There is simile as ‘bullets flew hissing across the regiment and across Kutuzov's suite like a flock of little birds.’

Action continues as Prince Andrew, with the standard ‘ran forward with full confidence that the whole battalion would follow him.’

Then there is facial expression: the ‘distraught yet angry expression on the faces of the soldiers.’
Finally there is stream of consciousness as Prince Andrew is hit by a bullet: "What's this? Am I falling? My legs are giving way,"

Without a doubt, imagery returns: ‘Above him there was now nothing but the sky—the lofty sky, not clear yet still immeasurably lofty, with gray clouds gliding slowly across it.’ And more stream of consciousness:  ‘How quiet, peaceful, and solemn; not at all as I ran, thought Prince Andrew … How was it I did not see that lofty sky before?
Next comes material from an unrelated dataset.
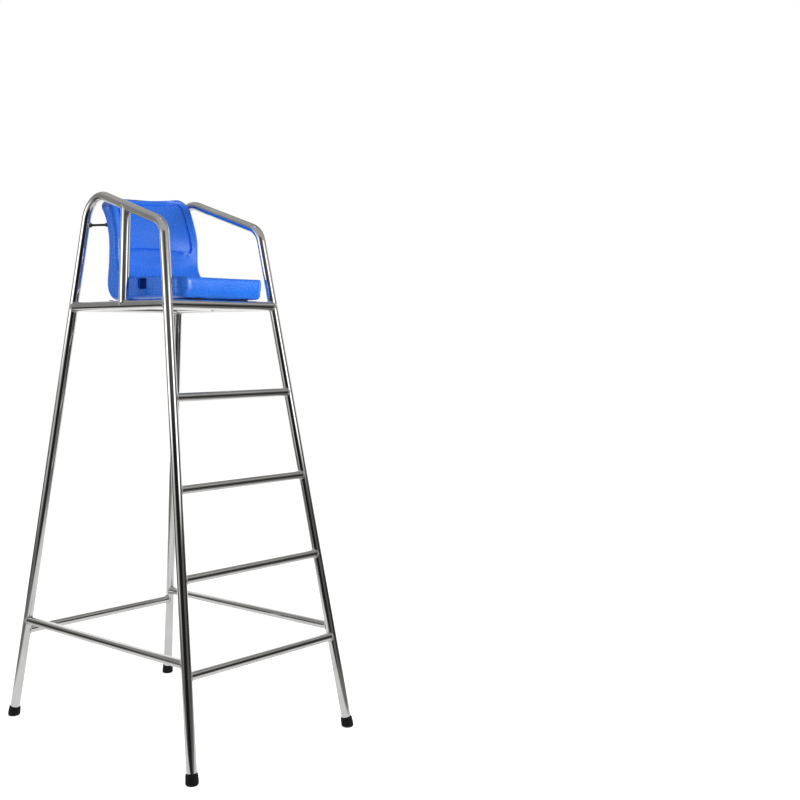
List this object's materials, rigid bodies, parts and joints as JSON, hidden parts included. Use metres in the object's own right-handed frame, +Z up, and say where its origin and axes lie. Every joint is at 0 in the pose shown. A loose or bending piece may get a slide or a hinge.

And how happy I am to have found it at last! Yes! All is vanity, all falsehood, except that infinite sky. There is nothing, nothing, but that. But even it does not exist, there is nothing but quiet and peace. Thank God!...’


Conclusion

In conclusion, this essay has looked at the use of literary features in Tolstoy’s War and Peace to see how the effect of battle has been achieved. What stands out is that imagery is most popular, and the writer surprising only uses two senses: sight and sound. He uses simile a lot, but hardly any metaphor (except for that ‘milky sea of mist’ and one or two others). Also, stream of consciousness gives a spiritual element to the battles. I would say the literary devices Tolstoy uses in the battle scenes are relatively few – but the ones he chooses (like imagery, sound, sight, facial expression, and stream of consciousness) he uses extremely well – they carry the whole battle. He’s like a good tight-head prop in a rugby game, capable with the ball in hand if needed, but would rather stick to a few core duties and do them consistently well; unlike other literary stars like Conrad and Hemingway who are the flashy players out wide in the backline, usually brilliant, but who sometimes fumble the ball. At any rate, with the limited techniques that Tolstoy does employ, the two battles come alive, leaving a marked, almost terrifying, impression of warfare upon the reader.